64-bit hardware has a natural limit of thousands of TBs? Am I right? (16777216 to be precise)
Well, 64-bit is actually somewhat vague. Different architectures implement different amounts of virtualspace and physical addressing. IPF/IA64 has the largest physical address space that I know of, topping out at 52 bits or thereabouts. AIUI most of the virtual address space limitations arise either from OS limitations or architectural reservation of address bits.
For instance, IPF/IA64 uses the top few bits of virtual addresses to denote which “region”, which is something like a backward i386 MTRR, which starts with which bit of virtualspace (instead of physical), and then the region registers define the attributes of the predefined regions.
The region configuration limits the amount of available user address space.
On MIPS, virtualspace and physicalspace are pre-partitioned into the XKSEG, XKPHYS, XSSEG, and XUSEG regions, and the “compatibility space” consisting of KSEG0, KSEG1, SSEG, KSEG3, and USEG. The boundaries are sort of artificial but they are architected, and limit the user address space.
By and large these limits are harmless, as they are “impossibly large”. But the point stands that you don’t actually get a full 64 bits out of the things (though you don’t need it anyway).
Core Linux code imposes some hassles when trying to implement larger user address spaces; page tables are required to be 3-level radix trees with PAGE_SIZE -sized nodes. This currently limits several 64-bit architectures to less user address space than what they could otherwise grant, for instance, AMD64 is limited to 2TB or so of user address space because it would require awareness of its 4-level hardware page tables to do more by utilizing more entries of its root pagetable node.
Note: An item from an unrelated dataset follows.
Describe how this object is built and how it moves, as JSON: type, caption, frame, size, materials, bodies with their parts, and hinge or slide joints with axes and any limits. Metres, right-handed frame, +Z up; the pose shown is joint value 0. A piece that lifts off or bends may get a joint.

In principle page clustering, by raising PAGE_SIZE, could widen the nodes and so enable more user address space to be used for 64-bit software refill TLB architectures (whose pagetable structures are largely arbitrary), but at the very least AMD64 needs the 4-level pagetable support and at the moment there appears to be very little interest in utilizing page clustering to widen pagetable radix tree nodes.